• [Given data]:
+ + +

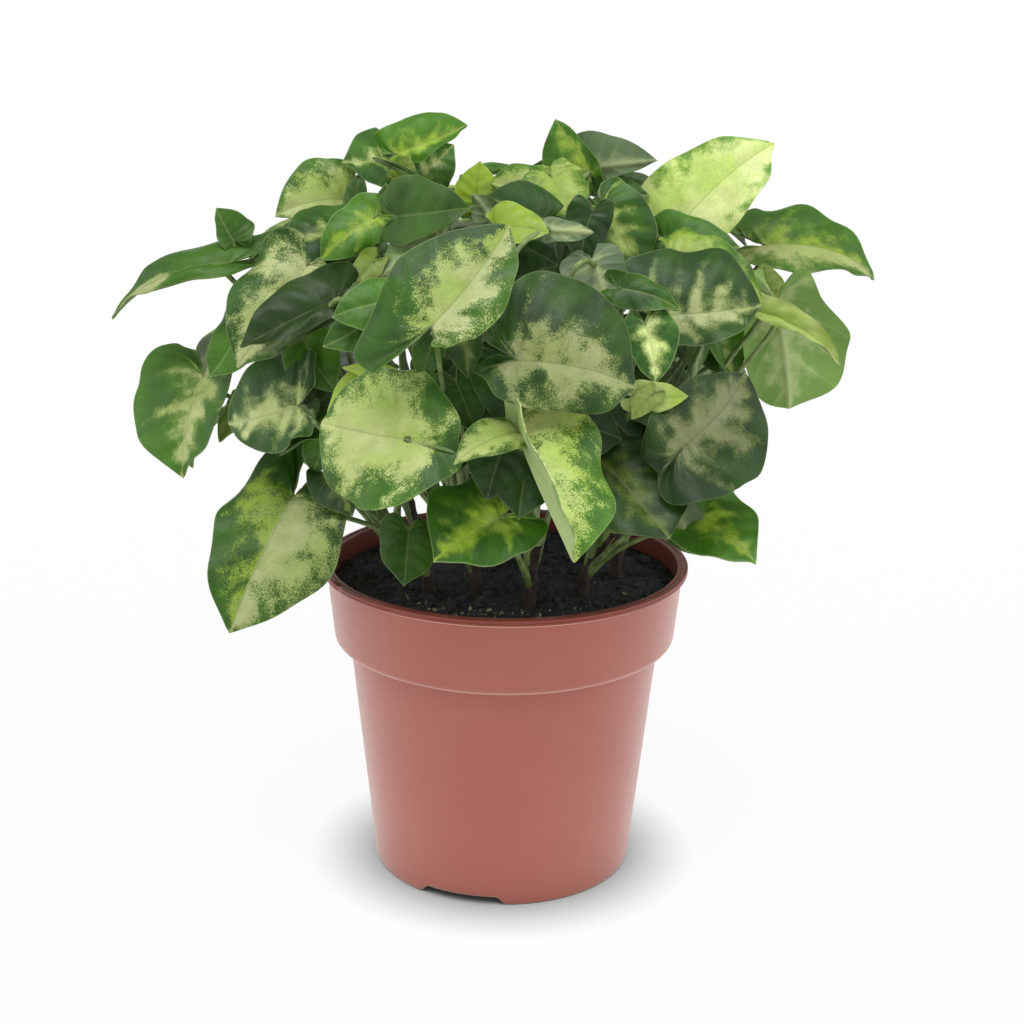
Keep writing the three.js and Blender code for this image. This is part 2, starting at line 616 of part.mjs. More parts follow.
const plastic = new THREE.MeshStandardMaterial({ color: 0xa8685c, roughness: 0.45, metalness: 0 });
const peat = new THREE.MeshStandardMaterial({ color: 0x2b211d, roughness: 0.95, metalness: 0 });
const leafGreen = new THREE.MeshStandardMaterial({ color: 0x5f8a3c, roughness: 0.4, metalness: 0 });

const plant = new THREE.Group();

function addPiece(name, geometry, material) {
  const mesh = new THREE.Mesh(geometry, material.clone());
  mesh.name = name;
  plant.add(mesh);
}

addPiece('pot', pot(), plastic);
addPiece('soil', soil(), peat);
STEMS.forEach((stem) => addPiece(stem.name, leafyStem(stem), leafGreen));

export default plant;
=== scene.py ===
# %% [markdown]
# # A variegated arrowhead plant in its nursery pot
#
# An arrowhead plant (Syngonium) is a young climber that is sold as a bushy pot plant. Thirteen
# short stems stand in dark peat, and each carries a fan of heart-shaped leaves on long thin
# stalks, called petioles. The leaves are splashed with cream and lime, and no two are alike.
#
# This lesson dresses a plain solid model, the frame, with fine surfaces. The frame says where
# each leaf, stem and wall is, so every piece made here is placed from the same few sizes.

# %% Load the frame
import math

import bpy
import numpy as np
from mathutils import Matrix, Vector, noise


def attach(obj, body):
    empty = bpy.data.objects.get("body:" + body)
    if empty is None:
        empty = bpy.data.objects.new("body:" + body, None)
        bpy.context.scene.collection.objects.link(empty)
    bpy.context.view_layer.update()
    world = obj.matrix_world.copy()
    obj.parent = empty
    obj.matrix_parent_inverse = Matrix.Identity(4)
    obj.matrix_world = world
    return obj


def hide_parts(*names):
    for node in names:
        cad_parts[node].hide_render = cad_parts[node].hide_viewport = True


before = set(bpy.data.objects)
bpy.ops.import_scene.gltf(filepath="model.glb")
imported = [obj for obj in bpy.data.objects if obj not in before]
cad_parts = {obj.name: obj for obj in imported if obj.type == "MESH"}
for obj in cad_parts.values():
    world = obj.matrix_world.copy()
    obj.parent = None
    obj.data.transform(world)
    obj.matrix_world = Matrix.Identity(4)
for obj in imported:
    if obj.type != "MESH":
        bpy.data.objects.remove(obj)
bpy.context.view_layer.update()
print("the frame holds", len(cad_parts), "solids")

# %% [markdown]
# ## Units and colours
#
# A plant like this is measured in millimetres, and Blender works in metres, so lengths are
# written in millimetres and turned at the last moment. Colours are given as hex values,
# which are sRGB. Blender's shaders want linear light, so one function turns them.

# %% Units, colours and repeatable chance
MM = 0.001
TURN = 2 * math.pi
chance = np.random.default_rng(7)


def linear(hex_colour):
    """A hex sRGB colour as linear red, green, blue and alpha."""
    values = [int(hex_colour[i:i + 2], 16) / 255 for i in (1, 3, 5)]
    return [v / 12.92 if v <= 0.04045 else ((v + 0.055) / 1.055) ** 2.4 for v in values] + [1]


print("terracotta in linear light:", [round(v, 3) for v in linear("#a8685c")])

# %% [markdown]
# ## The camera
#
# The plant is seen from a little above the rim, so that the dark soil shows as an ellipse under
# the leaves. A lens of 65 mm at 60 cm keeps the pot's sides almost straight. The picture leans
# by less than one degree, as a hand-held one does.

# %% Place the camera
CAMERA_DISTANCE = 600
CAMERA_HEIGHT_ANGLE = 16.5
CAMERA_LEAN = 0.71
CAMERA_LENS = 64.6
AIM = Vector((2.1, 0, 119.6))

lens = bpy.data.cameras.new("lens")
lens.lens = CAMERA_LENS
camera = bpy.data.objects.new("camera", lens)
bpy.context.scene.collection.objects.link(camera)
angle = math.radians(CAMERA_HEIGHT_ANGLE)
away = Vector((0, -math.cos(angle), math.sin(angle)))
look = (-away).to_track_quat("-Z", "Y").to_matrix().to_4x4()
lean = Matrix.Rotation(math.radians(CAMERA_LEAN), 4, "Z")
camera.matrix_world = Matrix.Translation((AIM + away * CAMERA_DISTANCE) * MM) @ look @ lean
bpy.context.scene.camera = camera
print("the camera stands", CAMERA_DISTANCE, "mm from the point it looks at")

# %% [markdown]
# ## Two helpers: one for meshes, one for shader nodes
#
# Every piece here is a list of points and faces worked out by a formula, so one function turns
# such lists into an object. It shades the faces smoothly, rides on the plant's one body and
# takes its place in the frame. Named values on the points, called attributes, let a shader know
# where on the leaf it is.


# %% Make a piece from points and faces
def make_piece(name, points, faces, materials, face_materials=None, values=None):
    """An object from points in millimetres. values maps an attribute's name to its rows."""
    mesh = bpy.data.meshes.new(name)
    mesh.from_pydata((np.asarray(points, float) * MM).tolist(), [], faces)
    for material in materials:
        mesh.materials.append(material)
    if face_materials is not None:
        mesh.polygons.foreach_set("material_index", np.asarray(face_materials, np.int32))
    for key, rows in (values or {}).items():
        layer = mesh.attributes.new(key, "FLOAT_VECTOR", "POINT")
        layer.data.foreach_set("vector", np.asarray(rows, np.float32).ravel())
    mesh.shade_smooth()
    mesh.update()
    piece = bpy.data.objects.new(name, mesh)
    bpy.context.scene.collection.objects.link(piece)
    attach(piece, "root")
    return piece


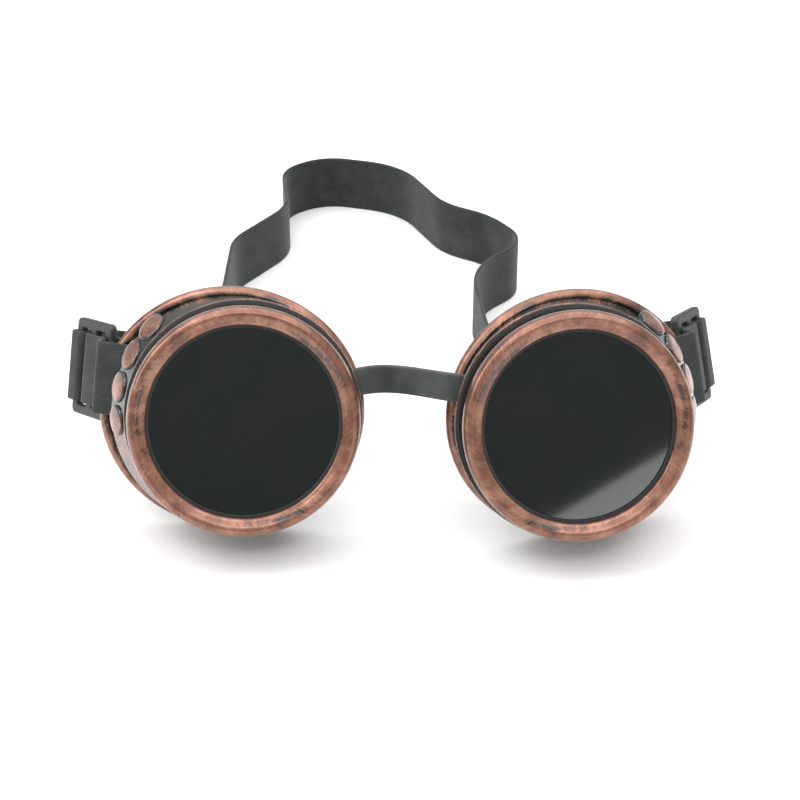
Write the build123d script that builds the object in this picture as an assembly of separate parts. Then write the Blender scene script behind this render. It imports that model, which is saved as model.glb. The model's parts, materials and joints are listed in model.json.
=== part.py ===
from build123d import *
import math
import os

# Round-lens cup goggles: two tilted eye cups joined by a nose band and an elastic headband.
# Each cup is drawn in its own frame: +X to the temple, +Y up, +Z out of the lens,
# with the centre of the lens ring's front at the origin. The left cup is the mirror image.

# Driving dimensions, in mm
LENS_R = 25.0
LENS_FIT = 0.25
STACK_PLAY = 0.02
DARK_T = 3.0
CLEAR_T = 1.5
FRONT_GASKET_T = 0.6
REAR_GASKET_T = 0.8
GASKET_W = 1.4

RING_R = 29.0
RING_SKIRT_R = 28.3
RING_OPENING_R = 24.3
RING_LIP = 2.4
RING_LIP_FRONT = 1.3
RING_CROWN_R = 26.3
RING_SHOULDER_R = 28.2
RING_SHOULDER_DEPTH = 0.9
RING_WIDEST_DEPTH = 2.9
RING_BEAD_BACK_R = 28.55
RING_BEAD_DEPTH = 5.4
RING_DEPTH = 8.4
THREAD_R = 27.2
THREAD_GAP = 0.3

FLANGE_R = 30.0
FLANGE_FRONT = -9.2
FLANGE_T = 1.2
SEAT_LIP_R = 23.4
WALL = 1.7
NECK_R = 27.6
WAIST_R = 28.4
WAIST_Z = -17.6
WAIST_WIDEN = 0.4
RIM_A = 32.4
RIM_B = 30.0
RIM_BEAD_R = 2.0
RIM_SHIFT = 3.2
RIM_Z = -25.0
RIM_SLOPE_DEG = 11.5

PANEL_FRONT_R = 29.7
PANEL_REAR_R = 33.2
PANEL_REAR_Z = -20.8
PANEL_FRONT_Z = -9.8
PANEL_TOP_X = 13.0
PANEL_SLOPE_DEG = 26.0
DISC_R = 4.0
DISC_PROUD = 0.6
DISC_ROOT = 1.0
DISC_Z = -15.4
DISC_ANGLES = (0.0, 15.5, 31.0, 46.5)

STRAP_W = 19.0
STRAP_T = 1.2
SLOT_ANGLE = 15.5
SLOT_R = 33.0
SLOT_W = 21.6
SLOT_Z = -24.4
SLOT_H = 6.6
SLOT_DEPTH = 14.0
STRAP_LEAN = 8.0

BUCKLE_W = 26.0
BUCKLE_BAR = 2.6
BUCKLE_WINDOW = 4.4
BUCKLE_WINDOW_W = 20.8
BUCKLE_T = 2.2
BUCKLE_CORNER = 1.6
BUCKLE_R = 40.4
BUCKLE_Z = -42.2
BUCKLE_TURN = 36.0
LAYER_GAP = 0.12
LAYER = BUCKLE_T / 2 + STRAP_T / 2 + LAYER_GAP
OUTER_LAYER = LAYER + STRAP_T + LAYER_GAP
BAR_PITCH = BUCKLE_BAR + BUCKLE_WINDOW
BAR_SIDE = BUCKLE_BAR / 2 + STRAP_T / 2 + LAYER_GAP
AROUND_OUTER_BAR = BAR_PITCH + BAR_SIDE
LEAD_END = -4.5
FOLD_END = -BAR_SIDE - 3.2
FOLD_END_OFF = 0.35
TACK_L = 1.3
TACK_W = 15.0
TACK_T = 0.35
TACK_ALONG = -BAR_SIDE - 2.4

# Side-view points (radius from the cup's axis, z) where the strap's pieces meet
RIM_PASS_R = 38.8
FOLD_START = (RIM_PASS_R, -32.0)
LEAD_START = (30.5, -36.2)
LOOP_BEND = 1.1
FOLD_BEND = 0.75
LEAD_BEND = 0.9

BAND_W = 7.3
BAND_T = 1.2
BAND_X = -28.3
BAND_Z = -14.4
BAND_SLOT_Y = 8.05
BAND_SLOT_W = 12.4
BAND_SLOT_T = 4.6
BAND_SLOT_DEPTH = 12.0
BAND_Y = {"left": 6.7, "right": 9.4}
BAND_RISE_DEG = {"left": 8.0, "right": 11.0}
BAND_TAB = 8.1
BAND_STRAIGHT = 2.2
STUD_INSET = 5.7
STUD_SHANK_R = 1.0
STUD_HEAD_R = 2.4
STUD_HEAD_T = 0.9
STUD_CHAMFER = 0.4

CUP_SPACING = 82.8
CUP_HEIGHT = 39.2
CUP_STAGGER = 2.3
CUP_TILT = 21.0
CUP_YAW = 6.0
HEADBAND_GAP = 3.0

os.makedirs("parts", exist_ok=True)


def revolved(points):
    """A solid of revolution about Z from a closed outline of (radius, z) points."""
    outline = make_face(Polyline([(r, 0, z) for r, z in points], close=True))
    return revolve(outline, Axis.Z)


def cylinder(radius, z_low, z_high):
    return Pos(0, 0, z_low) * extrude(Circle(radius), z_high - z_low)


def washer(outer, inner, z_low, z_high):
    return cylinder(outer, z_low, z_high) - cylinder(inner, z_low - 1, z_high + 1)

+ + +

• [Your goal]: Set down, without any change, only the lines from the line that holds "function addPiece(name, geometry, material)" through the line that holds "bpy.context.scene.collection.objects.link(empty)", both lines included.

• [Task output]:
function addPiece(name, geometry, material) {
  const mesh = new THREE.Mesh(geometry, material.clone());
  mesh.name = name;
  plant.add(mesh);
}

addPiece('pot', pot(), plastic);
addPiece('soil', soil(), peat);
STEMS.forEach((stem) => addPiece(stem.name, leafyStem(stem), leafGreen));

export default plant;
=== scene.py ===
# %% [markdown]
# # A variegated arrowhead plant in its nursery pot
#
# An arrowhead plant (Syngonium) is a young climber that is sold as a bushy pot plant. Thirteen
# short stems stand in dark peat, and each carries a fan of heart-shaped leaves on long thin
# stalks, called petioles. The leaves are splashed with cream and lime, and no two are alike.
#
# This lesson dresses a plain solid model, the frame, with fine surfaces. The frame says where
# each leaf, stem and wall is, so every piece made here is placed from the same few sizes.

# %% Load the frame
import math

import bpy
import numpy as np
from mathutils import Matrix, Vector, noise


def attach(obj, body):
    empty = bpy.data.objects.get("body:" + body)
    if empty is None:
        empty = bpy.data.objects.new("body:" + body, None)
        bpy.context.scene.collection.objects.link(empty)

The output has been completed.